La lecture individuelle permet de vérifier les hypothèses par rapport au contenu réel du texte. Les apprenants font un compte rendu oral de cette première lecture. De cette façon, la formatrice peut vérifier la compréhension. Les apprenants auront à corroborer leur version en retournant au texte dans le cas où il y a désaccord. La discussion peut se poursuivre à la lumière des nouvelles données sur le sujet. Comme dernière étape, la formatrice enchaîne avec une lecture à haute voix. On peut, de fait, repérer certaines difficultés par rapport à un son en particulier, ou par rapport à un profil de lecteur : lecture trop rapide qui engendre des erreurs ou lecture trop syllabique qui affecte la compréhension à la baisse. Les deux profils témoignent de l'insécurité face à l'écrit et du besoin d'intervention pour corriger le rythme et/ou hausser le niveau de compréhension et d'assurance. En bref, bien des faiblesses peuvent être identifiées par la lecture à haute voix, mais elle doit être bien cadrée dans un objectif que la formatrice se sera préalablement fixé. Rappelons que le principal objectif poursuivi en lecture est la compréhension. Si l'on s'attarde aux liaisons, aux pauses, l'on s'attarde à la performance du lecteur et non à sa compétence. Ainsi nous posons-nous la question suivante : quelle habileté est principalement interpellée lors d'une lecture à haute voix? Nous faisons l'hypothèse que c'est l'habileté à décoder et que l'apprenant, très conscient de cette donnée, est porté à faire davantage d'erreurs et que son niveau de compréhension est affecté à la baisse. Beaucoup de personnes analphabètes vivent avec la peur de l'erreur. Placées dans un contexte où elles ont à réaliser une tâche dans un groupe, telle que la lecture, cette peur vient entraver la réalisation de l'activité et peut même provoquer des blocages dans l'apprentissage. Or les erreurs faites lors de la lecture à haute voix peuvent être attribuées à cette peur.

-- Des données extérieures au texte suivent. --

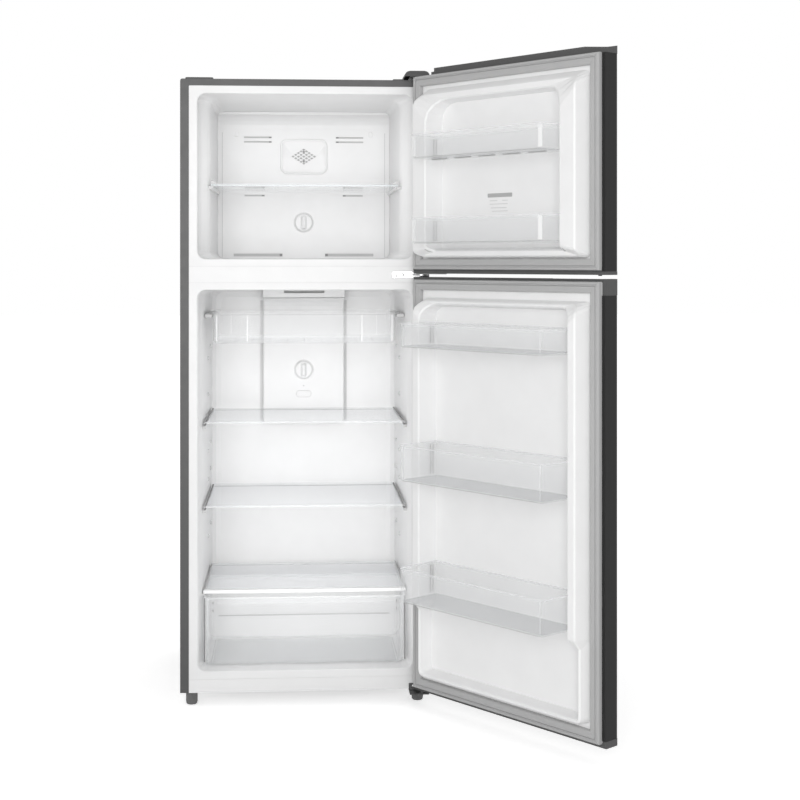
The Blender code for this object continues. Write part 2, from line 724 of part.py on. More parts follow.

Les apprenants qui forment le groupe intermédiaire, qu'ils viennent du niveau complet ou qu'ils soient nouveaux, ont des compétences minimales en lecture. Ils ont une certaine maîtrise de la technique de décodage. Ainsi, nous pouvons aborder, dès le début, la lecture de textes relativement substantiels tout en tenant compte de la fragile assurance qu'ils ont. Les premiers textes ressemblent à ceux qu'un groupe de niveau complet aura abordé en fin de démarche.
Exemple
Denis a déménagé. Il décide de découvrir les alentours. Il va sur la rue Ontario.

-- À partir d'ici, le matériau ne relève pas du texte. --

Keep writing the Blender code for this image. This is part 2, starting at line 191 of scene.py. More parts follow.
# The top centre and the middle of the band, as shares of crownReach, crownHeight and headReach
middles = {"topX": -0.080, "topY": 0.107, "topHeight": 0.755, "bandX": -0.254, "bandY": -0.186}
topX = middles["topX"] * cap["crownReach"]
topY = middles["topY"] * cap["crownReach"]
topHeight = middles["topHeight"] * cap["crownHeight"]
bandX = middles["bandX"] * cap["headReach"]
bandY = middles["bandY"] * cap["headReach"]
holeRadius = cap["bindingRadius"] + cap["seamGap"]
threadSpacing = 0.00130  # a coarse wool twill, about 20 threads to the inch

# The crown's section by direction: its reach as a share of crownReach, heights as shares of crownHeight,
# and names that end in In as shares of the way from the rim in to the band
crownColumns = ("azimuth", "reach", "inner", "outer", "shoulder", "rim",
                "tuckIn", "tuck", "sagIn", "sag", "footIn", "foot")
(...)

Il s'arrête devant une grosse bâtisse. Elle est belle. Il va la visiter.
Denis découvre des livres partout. Il y a aussi des sofas. Les gens parlent tout bas.
Denis comprend. Il est dans une bibliothèque.7
Petit à petit, le niveau de difficulté augmentera. Les apprenants sont en mesure de l'assumer puisque la lecture fait partie de la routine de l'atelier (chaque atelier consacre un temps à la lecture; les apprenants sont appelés à lire chez eux). Plus les apprenants lisent de mots, plus ils peuvent en lire de nouveaux.

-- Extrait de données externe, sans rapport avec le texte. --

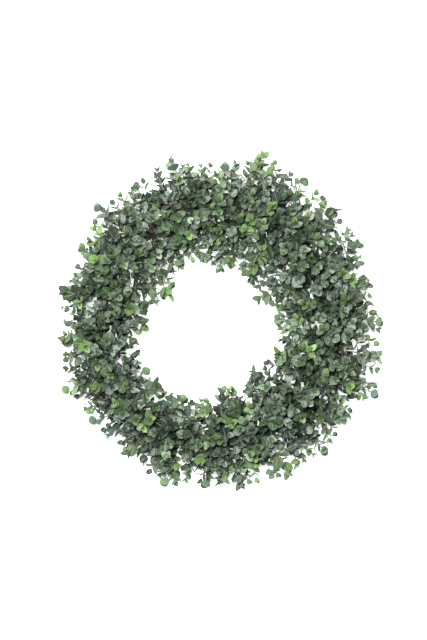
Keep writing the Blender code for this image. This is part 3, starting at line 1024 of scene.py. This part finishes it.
# %% [markdown]
# ## Materials
#
# Colours are given as sRGB hex values, and shaders want linear light, so one function turns the one
# into the other. Another adds a node with its settings and its links, which keeps each material's
# recipe readable.

# %% Colours and nodes


def linear(hex_colour):
    """An sRGB hex colour as linear red, green, blue and alpha."""
    parts = np.array([int(hex_colour[i : i + 2], 16) for i in (1, 3, 5)]) / 255.0
    bright = np.where(parts <= 0.04045, parts / 12.92, ((parts + 0.055) / 1.055) ** 2.4)
    return (*bright, 1.0)


def add(material, kind, inputs=(), output=0, **settings):
    """Adds a node to a material and returns one of its outputs.

    Settings are the node's fields, and inputs are its sockets' values or what is linked to them.
    """
    node = material.node_tree.nodes.new("ShaderNode" + kind)
    for field, value in settings.items():
        setattr(node, field, value)
    for socket, value in dict(inputs).items():
        if isinstance(value, bpy.types.NodeSocket):
            material.node_tree.links.new(value, node.inputs[socket])
        else:
            node.inputs[socket].default_value = value
    return node.outputs[output] if node.outputs else None


def new_material(name):
    """A material with an empty node tree."""
    made = bpy.data.materials.new(name)
    made.use_nodes = True
    made.node_tree.nodes.clear()
    return made


print("A young leaf in linear light:", np.round(linear("#5d7c37")[:3], 3))

# %% [markdown]
# ** The leaf** is moulded polyethylene, printed green and dusted with a pale powder that copies the
# bloom of the real plant. It gives the eye three layers: a green that goes from yellowish at the tips
# of the twigs to grey-blue below, cloudy patches of whitish bloom a few millimetres wide, and a paler
# midrib and rim. The pale rim is partly the leaf's own edge and partly a painted highlight, and leaves
# far in the foliage get painted shade. Underneath, the leaf is plain and greyer. The surface is nearly
# matt, with a soft shine where the bloom is thin.

# %% What the leaf's finish reads
leaf_finish = new_material("moulded_polyethylene_leaf")
age, tone, under = (
    add(leaf_finish, "Attribute", output="Fac", attribute_name=label)
    for label in ("age", "tone", "underside")
)
where = add(leaf_finish, "TexCoord", output="Object")
placed = add(leaf_finish, "UVMap", uv_map="along_across")
split = add(leaf_finish, "SeparateXYZ", {"Vector": placed}).node.outputs
print("The finish reads", age.node.attribute_name, tone.node.attribute_name, under.node.attribute_name)

# %% The blade: yellow-green, then leaf green, then grey-blue, and darker where its tone is low. The tone is a random tone of each twig, lowered by painted shade on leaves far in the foliage
green = add(leaf_finish, "ValToRGB", {"Fac": age})
ramp = green.node.color_ramp.elements
ramp[0].color = linear("#5d7c37")
ramp[1].color = linear("#31433b")
ramp.new(0.40).color = linear("#3c5a27")
# Painted shade: a low tone mixes the blade up to 95% towards a near-black green, so leaves far in the
# foliage look shaded; the rest of the tone is random from twig to twig.
dark_tone_and_shade = add(leaf_finish, "MapRange", {"Value": tone, "To Min": 0.95, "To Max": 0.0})
blade = add(leaf_finish, "MixRGB", {"Fac": dark_tone_and_shade, "Color1": green, "Color2": linear("#0c1712")})
print("Steps in the blade's colours:", len(ramp))

# %% The bloom: cloudy patches 6 mm wide, thicker on old leaves, with a dust of 0.8 mm grains in it
MOST_BLOOM = 0.6
PATCH_WIDTH, GRAIN_WIDTH = 0.00625, 0.0025 / 3
clouds = add(leaf_finish, "TexNoise", {"Vector": where, "Scale": 1 / PATCH_WIDTH, "Detail": 3.0})
grains = add(leaf_finish, "TexNoise", {"Vector": where, "Scale": 1 / GRAIN_WIDTH, "Detail": 2.0})
# The bloom grows with the tone, so it also thins under the painted shade far in the foliage.
bloom = tone
for value, from_low, from_high, thin, thick in (
    (age, 0.1, 0.9, 0.1, MOST_BLOOM),
    (clouds, 0.38, 0.66, 0.0, 1.0),
    (grains, 0.3, 0.7, 0.5, 1.0),
):
    limits = {"From Min": from_low, "From Max": from_high, "To Min": thin, "To Max": thick}
    share = add(leaf_finish, "MapRange", {"Value": value, **limits})
    bloom = add(leaf_finish, "Math", {0: bloom, 1: share}, operation="MULTIPLY")
print(f"The thickest bloom hides {MOST_BLOOM:.0%} of the green")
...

De façon générale, au Tour de lire, les textes fournis en atelier du niveau intermédiaire sont, soit :
Les apprenants peuvent avoir le choix du type d'écrit qui les intéresse le plus ou la formatrice peut utiliser les trois types par souci d'offrir un matériel varié.
Différentes formules de démarche peuvent être suivies.
Chacun des trois formats présentés offre des avantages différents. Le texte renouvelé à chaque semaine permet d'aborder un grand nombre de thèmes. Conséquemment, les sujets de discussion seront plus variés. On peut aborder une grande variété de mots relatifs à des sujets différents. Pratiquement, cette façon de faire permet d'intégrer plus facilement les nouveaux apprenants car ils n'auront pas à rattraper le fil de l'histoire. L'autre modèle, celui qui occupe quelques semaines, permet de développer la capacité d'enchaînement, la mémoire à plus long terme, la capacité de résumer la partie déjà lue. De plus, le texte dans cette forme plus longue permet à l'apprenant de démystifier le texte long et d'apprendre à l'aborder par étapes. La dernière forme confronte particulièrement les apprenants à un volume important d'écrits. On peut parler de démystification de l'écrit. La mémoire à plus long terme et la capacité de faire un résumé sont également des apprentissages que font les apprenants. Cette victoire en lecture permet de soutenir la motivation et de développer à long terme l'intérêt personnel pour la lecture. Cette dernière formule est davantage envisageable vers la fin du niveau intermédiaire, puisque la somme de difficultés graphiques comprise dans un tel texte risque de dépasser les capacités des apprenants qui sont en début de démarche intermédiaire.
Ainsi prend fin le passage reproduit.